--- start Given records ---

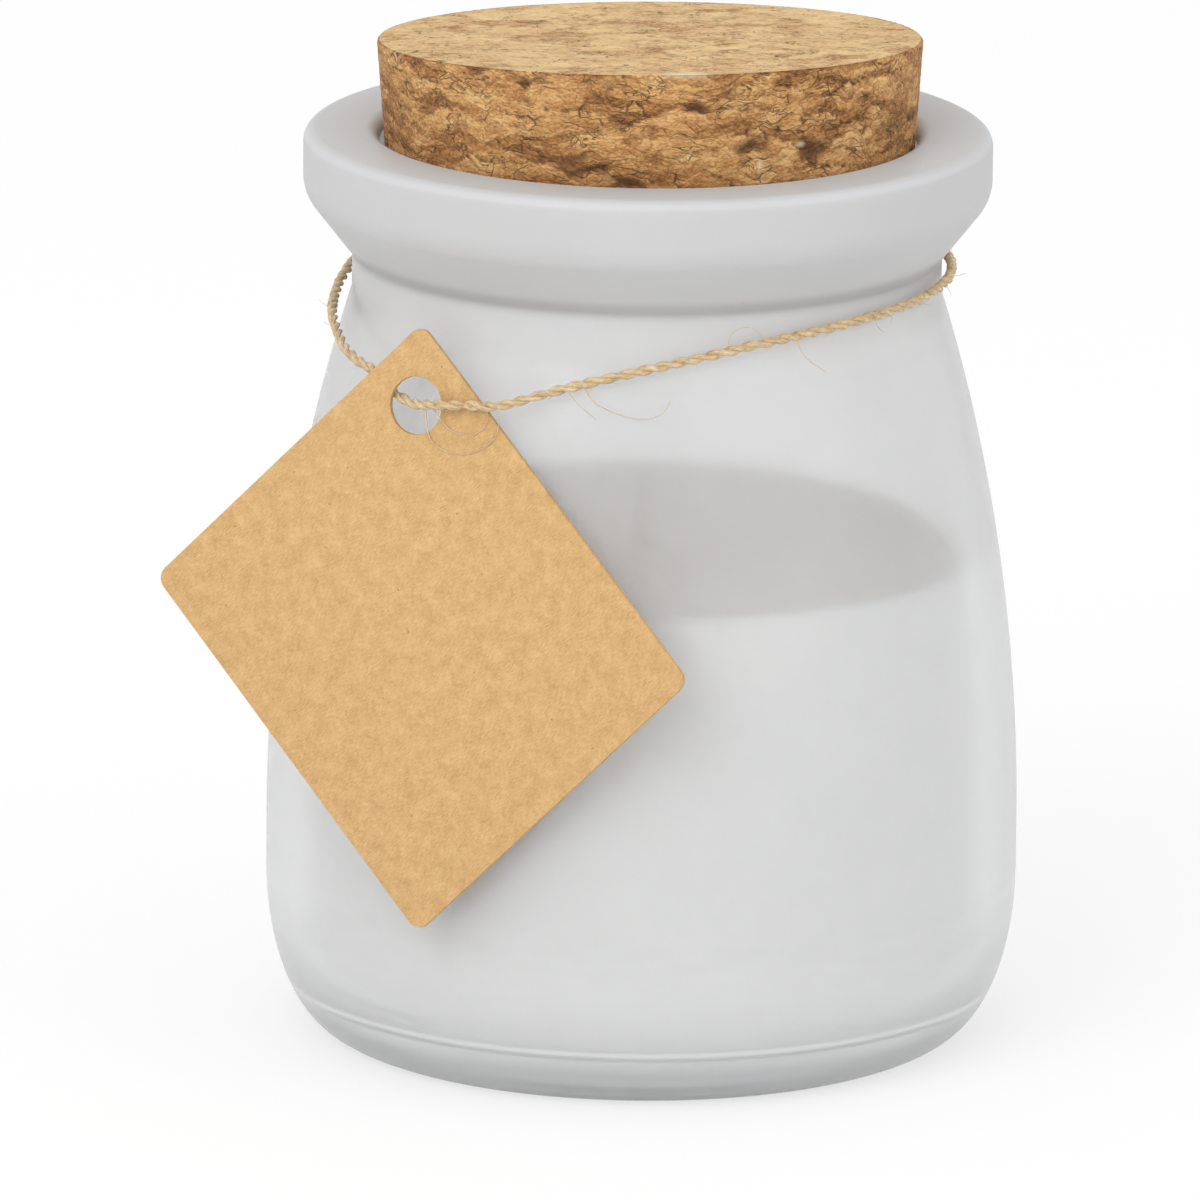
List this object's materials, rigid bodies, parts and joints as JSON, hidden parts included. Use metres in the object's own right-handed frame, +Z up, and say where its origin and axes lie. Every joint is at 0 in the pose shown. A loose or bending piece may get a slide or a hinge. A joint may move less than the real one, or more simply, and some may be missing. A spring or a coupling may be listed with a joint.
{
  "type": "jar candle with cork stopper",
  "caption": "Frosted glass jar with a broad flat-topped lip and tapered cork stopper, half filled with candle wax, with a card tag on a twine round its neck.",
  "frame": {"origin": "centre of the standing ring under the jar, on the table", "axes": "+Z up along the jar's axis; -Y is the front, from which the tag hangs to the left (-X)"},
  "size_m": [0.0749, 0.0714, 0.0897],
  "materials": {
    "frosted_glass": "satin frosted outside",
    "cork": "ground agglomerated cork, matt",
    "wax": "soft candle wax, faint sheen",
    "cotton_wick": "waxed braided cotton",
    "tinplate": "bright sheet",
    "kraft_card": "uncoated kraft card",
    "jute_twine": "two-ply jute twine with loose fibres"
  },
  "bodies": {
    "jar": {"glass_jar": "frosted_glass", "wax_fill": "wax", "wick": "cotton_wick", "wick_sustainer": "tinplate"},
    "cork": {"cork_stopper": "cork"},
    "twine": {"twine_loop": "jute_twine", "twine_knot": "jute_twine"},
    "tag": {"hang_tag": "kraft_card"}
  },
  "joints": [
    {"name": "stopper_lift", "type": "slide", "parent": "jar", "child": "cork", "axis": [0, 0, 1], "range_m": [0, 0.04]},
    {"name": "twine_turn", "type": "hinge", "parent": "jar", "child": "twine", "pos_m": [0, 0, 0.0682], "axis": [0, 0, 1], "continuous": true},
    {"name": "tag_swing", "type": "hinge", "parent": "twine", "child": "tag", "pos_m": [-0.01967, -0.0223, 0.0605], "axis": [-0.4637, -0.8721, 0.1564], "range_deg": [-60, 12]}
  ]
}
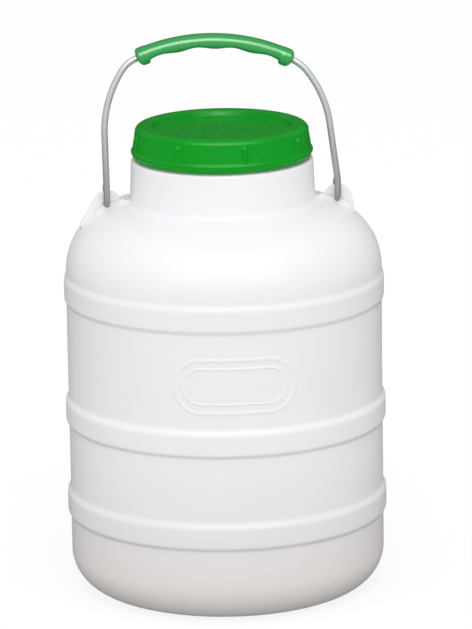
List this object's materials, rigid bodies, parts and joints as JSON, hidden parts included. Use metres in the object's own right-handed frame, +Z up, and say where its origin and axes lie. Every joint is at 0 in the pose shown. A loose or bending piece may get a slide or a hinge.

--- end Given records ---

Description of the task: Extract all of the data shown above and repeat it verbatim.

Correct response:
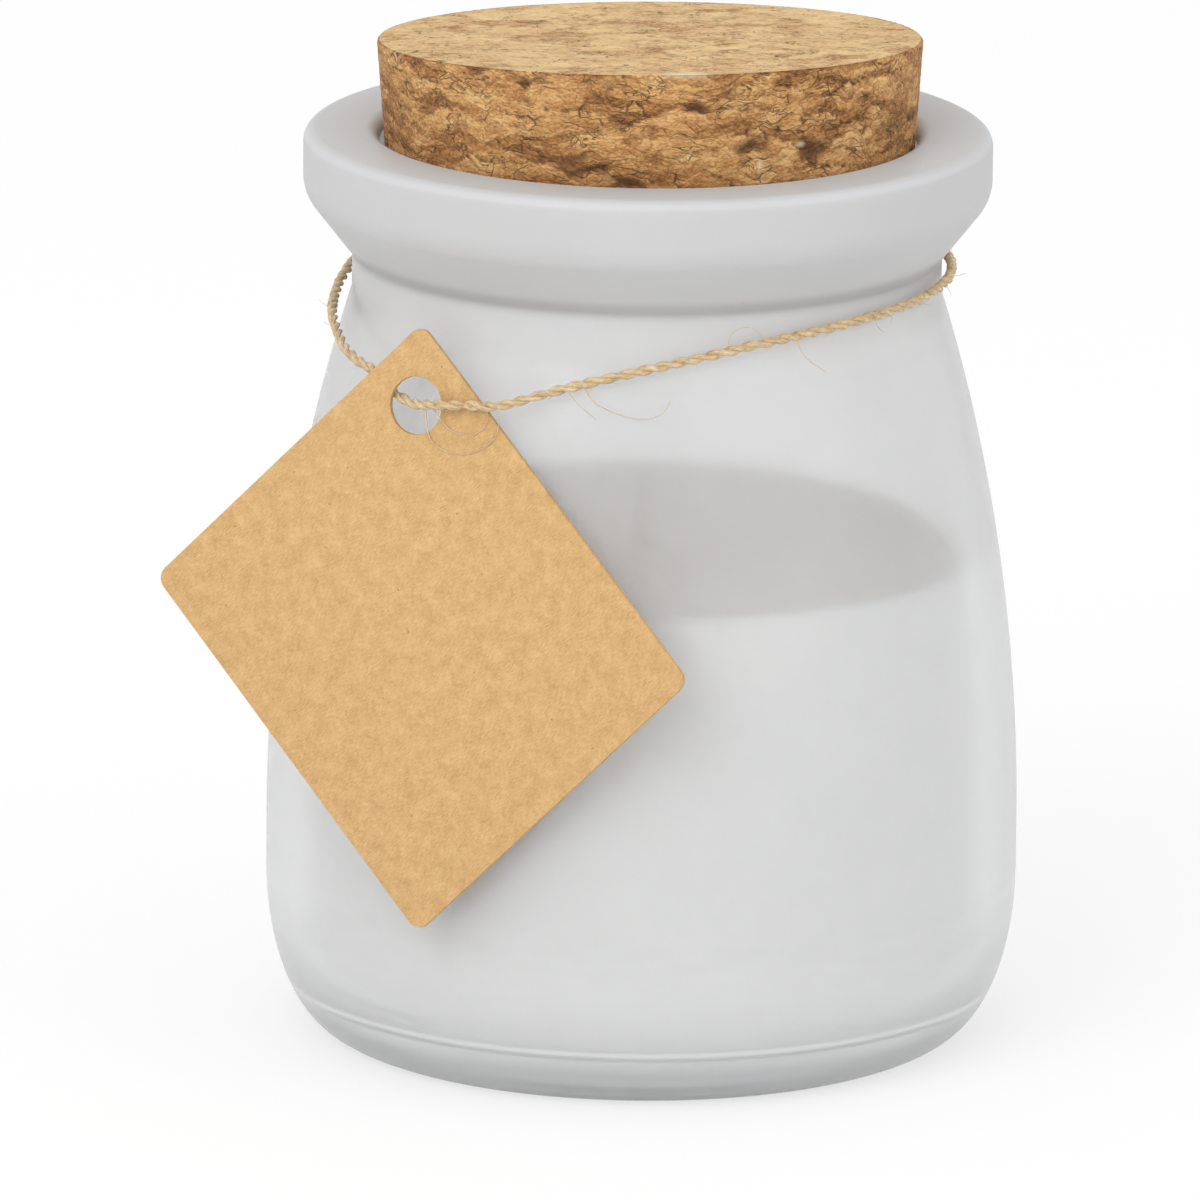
List this object's materials, rigid bodies, parts and joints as JSON, hidden parts included. Use metres in the object's own right-handed frame, +Z up, and say where its origin and axes lie. Every joint is at 0 in the pose shown. A loose or bending piece may get a slide or a hinge. A joint may move less than the real one, or more simply, and some may be missing. A spring or a coupling may be listed with a joint.
{
  "type": "jar candle with cork stopper",
  "caption": "Frosted glass jar with a broad flat-topped lip and tapered cork stopper, half filled with candle wax, with a card tag on a twine round its neck.",
  "frame": {"origin": "centre of the standing ring under the jar, on the table", "axes": "+Z up along the jar's axis; -Y is the front, from which the tag hangs to the left (-X)"},
  "size_m": [0.0749, 0.0714, 0.0897],
  "materials": {
    "frosted_glass": "satin frosted outside",
    "cork": "ground agglomerated cork, matt",
    "wax": "soft candle wax, faint sheen",
    "cotton_wick": "waxed braided cotton",
    "tinplate": "bright sheet",
    "kraft_card": "uncoated kraft card",
    "jute_twine": "two-ply jute twine with loose fibres"
  },
  "bodies": {
    "jar": {"glass_jar": "frosted_glass", "wax_fill": "wax", "wick": "cotton_wick", "wick_sustainer": "tinplate"},
    "cork": {"cork_stopper": "cork"},
    "twine": {"twine_loop": "jute_twine", "twine_knot": "jute_twine"},
    "tag": {"hang_tag": "kraft_card"}
  },
  "joints": [
    {"name": "stopper_lift", "type": "slide", "parent": "jar", "child": "cork", "axis": [0, 0, 1], "range_m": [0, 0.04]},
    {"name": "twine_turn", "type": "hinge", "parent": "jar", "child": "twine", "pos_m": [0, 0, 0.0682], "axis": [0, 0, 1], "continuous": true},
    {"name": "tag_swing", "type": "hinge", "parent": "twine", "child": "tag", "pos_m": [-0.01967, -0.0223, 0.0605], "axis": [-0.4637, -0.8721, 0.1564], "range_deg": [-60, 12]}
  ]
}
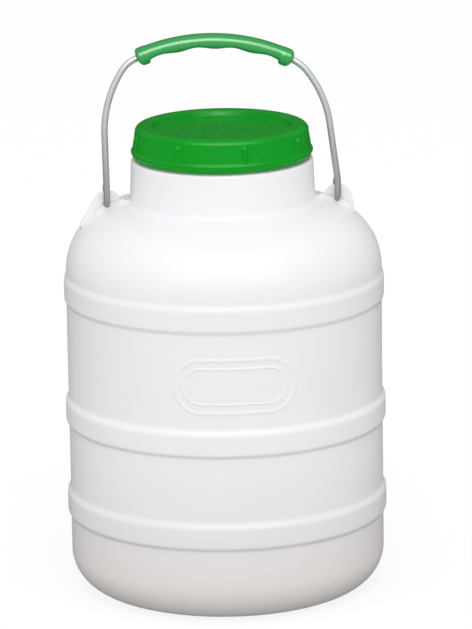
List this object's materials, rigid bodies, parts and joints as JSON, hidden parts included. Use metres in the object's own right-handed frame, +Z up, and say where its origin and axes lie. Every joint is at 0 in the pose shown. A loose or bending piece may get a slide or a hinge.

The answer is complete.